Problem to solve | Show every line containing "scene" by copying it.

Given material |
———
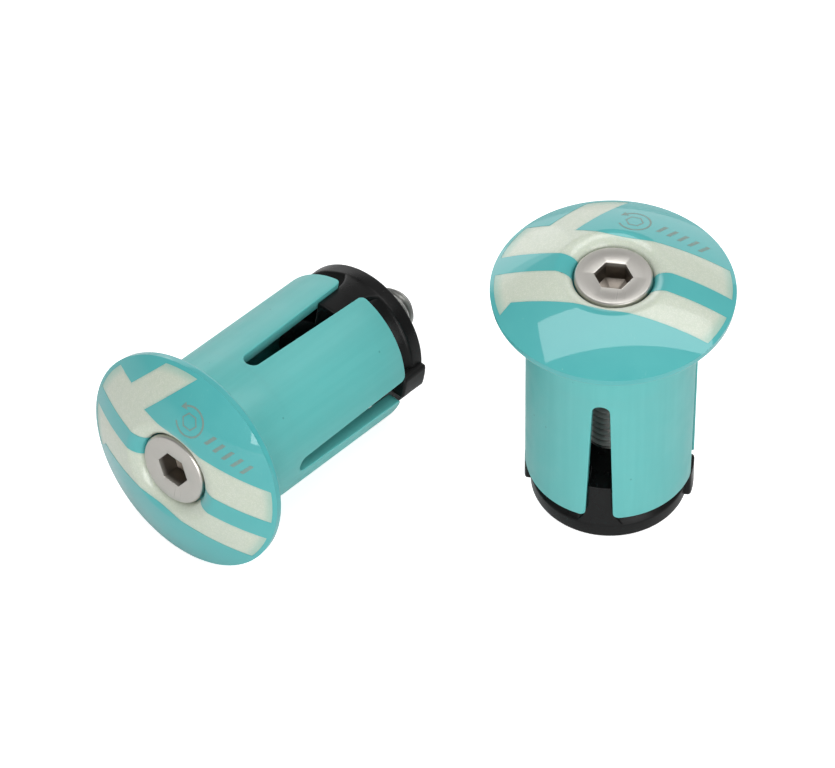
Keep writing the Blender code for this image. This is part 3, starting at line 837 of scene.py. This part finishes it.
def satin_nickel(plug):
    """Nickel-plated bolt head: fine turning rings, small scuffs and painted shade that darkens the
    socket.
    """
    f = Finish("satin_nickel", plug, Metallic=1.0, Anisotropic=0.3)
    grain = f.use(GRAIN, Per_Millimetre=9.0, Waviness=0.2)
    radius, height = from_axis(f)
    turned = noise(f.tree, radius, 7.0, 2.0)
    scratch = f.use(SCRATCHES, Amount=1.0)["Mask"]
    body = f.mixed(grain["Cloud"], linear(196, 193, 187), linear(212, 209, 203))
    body = f.mixed(maths(f.tree, "MULTIPLY", scratch, 0.35), body, linear(140, 134, 126))
    # painted shade: the socket turns darker and browner towards its floor, deeper in the recess
    painted_shade_by_depth = band(f.tree, height, HEAD_TOP - 0.25, HEAD_TOP - 0.9, 0.0, 1.0)
    within = maths(f.tree, "LESS_THAN", radius, SOCKET_FLATS * 0.6)
    dark = maths(f.tree, "MULTIPLY", painted_shade_by_depth, within)
    f.set("Base Color", f.mixed(maths(f.tree, "MULTIPLY", dark, 0.7), body, linear(98, 84, 70)))
    rough = band(f.tree, turned, 0.3, 0.7, 0.34, 0.42)
    f.set("Roughness", maths(f.tree, "ADD", rough, maths(f.tree, "MULTIPLY", scratch, 0.12)))
    f.bump(maths(f.tree, "ADD", turned, grain["Height"]), 0.006)
    return f.material


def zinc_thread(plug):
    """Zinc-plated thread: cool grey, cloudy, with painted shade that darkens its roots."""
    f = Finish("zinc_thread", plug, Metallic=0.75)
    grain = f.use(GRAIN, Per_Millimetre=8.0, Waviness=0.3)
    # painted shade: darker down in the thread's roots, full colour on the crests
    root = band(f.tree, from_axis(f)[0], THREAD_ROOT, THREAD_RADIUS - 0.1, 0.75, 0.0)
    body = f.mixed(grain["Cloud"], linear(205, 205, 202), linear(226, 226, 223))
    f.set("Base Color", f.mixed(root, body, linear(80, 78, 76)))
    f.set("Roughness", band(f.tree, grain["Cloud"], 0.3, 0.7, 0.28, 0.42))
    f.bump(grain["Height"], 0.01)
    return f.material


def black_plastic(plug):
    """Semi-gloss black moulded plastic with a fine grain and a little pale dust."""
    f = Finish("black_plastic", plug, IOR=1.5, Specular_IOR_Level=0.2)
    grain = f.use(GRAIN, Per_Millimetre=6.0, Waviness=1.0)
    dust = f.use(SPECKS, Per_Millimetre=0.8, Size=0.07, Share=0.35)["Mask"]
    scratch = f.use(SCRATCHES, Amount=0.7)["Mask"]
    body = f.mixed(grain["Cloud"], linear(14, 14, 14), linear(22, 22, 22))
    body = f.mixed(maths(f.tree, "MULTIPLY", dust, 0.35), body, linear(110, 112, 110))
    f.set("Base Color", f.mixed(maths(f.tree, "MULTIPLY", scratch, 0.1), body,
                                linear(110, 110, 108)))
    f.set("Roughness", band(f.tree, grain["Cloud"], 0.3, 0.7, 0.24, 0.36))
    f.bump(grain["Height"], 0.012)
    return f.material


def grey_ink(plug):
    """Thin warm-grey print, slightly patchy where it has worn."""
    f = Finish("grey_ink", plug, IOR=1.5)
    grain = f.use(GRAIN, Per_Millimetre=6.0, Waviness=0.2)
    worn = band(f.tree, noise(f.tree, f.vector, 2.2, 4.0, 0.7), 0.5, 0.72)
    body = f.mixed(grain["Cloud"], linear(112, 140, 134), linear(128, 150, 142))
    f.set("Base Color", f.mixed(maths(f.tree, "MULTIPLY", worn, 0.7), body,
                                linear(96, 172, 170)))
    f.set("Roughness", band(f.tree, grain["Cloud"], 0.3, 0.7, 0.3, 0.45))
    f.bump(grain["Height"], 0.004)
    return f.material


def nut_steel(plug):
    """Bright steel of the nut, with rolled-bar streaks and light scuffs."""
    f = Finish("nut_steel", plug, Metallic=1.0)
    grain = f.use(GRAIN, Per_Millimetre=8.0, Waviness=0.3)
    scratch = f.use(SCRATCHES, Amount=1.0)["Mask"]
    streak = noise(f.tree, stretch(f.tree, f.vector, (2.0, 2.0, 0.15)), 2.5, 3.0)
    f.set("Base Color", f.mixed(scratch, f.mixed(streak, linear(168, 166, 162),
                                                 linear(190, 188, 184)), linear(130, 126, 120)))
    f.set("Roughness", band(f.tree, streak, 0.3, 0.7, 0.3, 0.44))
    f.bump(grain["Height"], 0.008)
    return f.material


# ---- both plugs ---------------------------------------------------------------------------

def draw_shapes():
    """Every different piece of a plug, drawn once in the plug's own frame."""
    pattern = patterned_cap()
    return {
        "cap_shell": cap_shape(pattern),
        "glow_inlay_upper": inlay_shape(pattern, upper_band()),
        "glow_inlay_lower": inlay_shape(pattern, lower_band()),
        "turn_mark": mark_shape(),
        "sleeve_neck": neck_shape(),
        "sleeve_quarter": quarter_shape(),
        "bolt_head": bolt_head_shape(),
        "bolt_thread": thread_shape(),
        "wedge_body": wedge_shape(),
        "hex_nut": nut_shape(),
    }


def make_plug(plug, shapes):
    def add(name, body, finish, stands_for=(), turn=0.0):
        add_piece(name, shapes[name], plug, body, finish, stands_for, turn)

    gloss, satin, cream = teal_gloss(plug), teal_satin(plug), glow_cream(plug)
    add("cap_shell", "shell", gloss, ["cap"], PATTERN_TURN)
    for name in ("glow_inlay_upper", "glow_inlay_lower"):
        add(name, "shell", cream, [name], PATTERN_TURN)
    add("turn_mark", "shell", grey_ink(plug), turn=PATTERN_TURN)
    add("sleeve_neck", "shell", satin, ["sleeve_collar"])
    for number in range(1, 5):
        add_quarter(shapes["sleeve_quarter"], plug, number, satin)
    add("bolt_head", "bolt", satin_nickel(plug), ["bolt"])
    add("bolt_thread", "bolt", zinc_thread(plug))
    add("wedge_body", "wedge", black_plastic(plug), ["wedge"])
    add("hex_nut", "wedge", nut_steel(plug), ["captive_nut"])


# ---- floor, light and camera --------------------------------------------------------------

RIM = Vector(JOINTS["lying_bolt_turn"]["pos_m"])
LOOK_AT = Vector((RIM.x + 0.02843, RIM.y + 0.02501, 0.0))
CAMERA_DISTANCE = 0.6681
CAMERA_TILT = math.radians(47.98)
CAMERA_ROLL = math.radians(-1.07)
CAMERA_LENS = 226.7
TABLE_GLOW = 0.7
ROOM_LIGHT = 0.28


def white_floor():
    """A pale table big enough to fill the view; the camera sees it lit from within, so that
    it stays white where the plugs shade it."""
    material = bpy.data.materials.new("white_table")
    material.use_nodes = True
    tree = material.node_tree
    shader = tree.nodes["Principled BSDF"]
    where = tree.nodes.new("ShaderNodeTexCoord")
    shade = band(tree, noise(tree, where.outputs["Object"], 9.0, 2.0), 0.3, 0.7, 0.80, 0.84)
    tree.links.new(shade, shader.inputs["Base Color"])
    shader.inputs["Roughness"].default_value = 0.9
    shader.inputs["Specular IOR Level"].default_value = 0.1
    shader.inputs["Emission Color"].default_value = (1, 1, 1, 1)
    seen = tree.nodes.new("ShaderNodeLightPath").outputs["Is Camera Ray"]
    glow = maths(tree, "MULTIPLY", seen, TABLE_GLOW)
    tree.links.new(glow, shader.inputs["Emission Strength"])
    bm = bmesh.new()
    bmesh.ops.create_grid(bm, x_segments=1, y_segments=1, size=4.0)
    mesh = bpy.data.meshes.new("table")
    bm.to_mesh(mesh)
    bm.free()
    mesh.materials.append(material)
    floor = bpy.data.objects.new("table", mesh)
    bpy.context.scene.collection.objects.link(floor)


def softbox(name, place, aim, size, radiance, turn=0):
    """A rectangular light; its power follows from how bright its face looks."""
    light = bpy.data.lights.new(name, "AREA")
    light.shape = "RECTANGLE"
    light.size, light.size_y = size
    light.energy = radiance * math.pi * size[0] * size[1]
    lamp = bpy.data.objects.new(name, light)
    lamp.location = place
    facing = (Vector(aim) - Vector(place)).to_track_quat("-Z", "Y").to_matrix()
    lamp.rotation_euler = (facing @ Matrix.Rotation(math.radians(turn), 3, "Z")).to_euler()
    bpy.context.scene.collection.objects.link(lamp)


def light_room():
    world = bpy.data.worlds.new("pale_room")
    world.use_nodes = True
    world.node_tree.nodes["Background"].inputs["Color"].default_value = (1, 1, 1, 1)
    world.node_tree.nodes["Background"].inputs["Strength"].default_value = ROOM_LIGHT
    bpy.context.scene.world = world
    bpy.context.scene.view_settings.view_transform = "Standard"
    middle = (0, 0, 0.02)
    softbox("overhead_softbox", (0.11, 0.09, 0.5), (0.11, 0.09, 0), (0.72, 0.20), 3.3, 5)
    softbox("front_right_softbox", (0.40, -0.57, 0.40), middle, (0.5, 0.5), 2.6)
    softbox("back_wall", (0.0, 1.1, 0.3), middle, (2.0, 0.6), 1.0)
    softbox("back_left_panel", (-0.40, 0.85, 0.36), middle, (0.55, 0.4), 1.1)
    softbox("low_front_fill", (-0.22, -0.84, 0.24), middle, (0.6, 0.36), 4.9)


def set_camera():
    back = Vector((0, -math.cos(CAMERA_TILT), math.sin(CAMERA_TILT)))
    camera = bpy.data.objects.new("camera", bpy.data.cameras.new("camera"))
    camera.data.lens = CAMERA_LENS
    camera.data.clip_start, camera.data.clip_end = 0.05, 20
    camera.location = LOOK_AT + back * CAMERA_DISTANCE
    level = back.to_track_quat("Z", "Y")
    camera.rotation_euler = (level.to_matrix() @ Matrix.Rotation(CAMERA_ROLL, 3, "Z")).to_euler()
    bpy.context.scene.collection.objects.link(camera)
    bpy.context.scene.camera = camera


set_camera()
light_room()
white_floor()
drawn = draw_shapes()
for plug_name in PLUGS:
    make_plug(plug_name, drawn)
———
The completed task |
Keep writing the Blender code for this image. This is part 3, starting at line 837 of scene.py. This part finishes it.
    bpy.context.scene.collection.objects.link(floor)
    bpy.context.scene.collection.objects.link(lamp)
    bpy.context.scene.world = world
    bpy.context.scene.view_settings.view_transform = "Standard"
    bpy.context.scene.collection.objects.link(camera)
    bpy.context.scene.camera = camera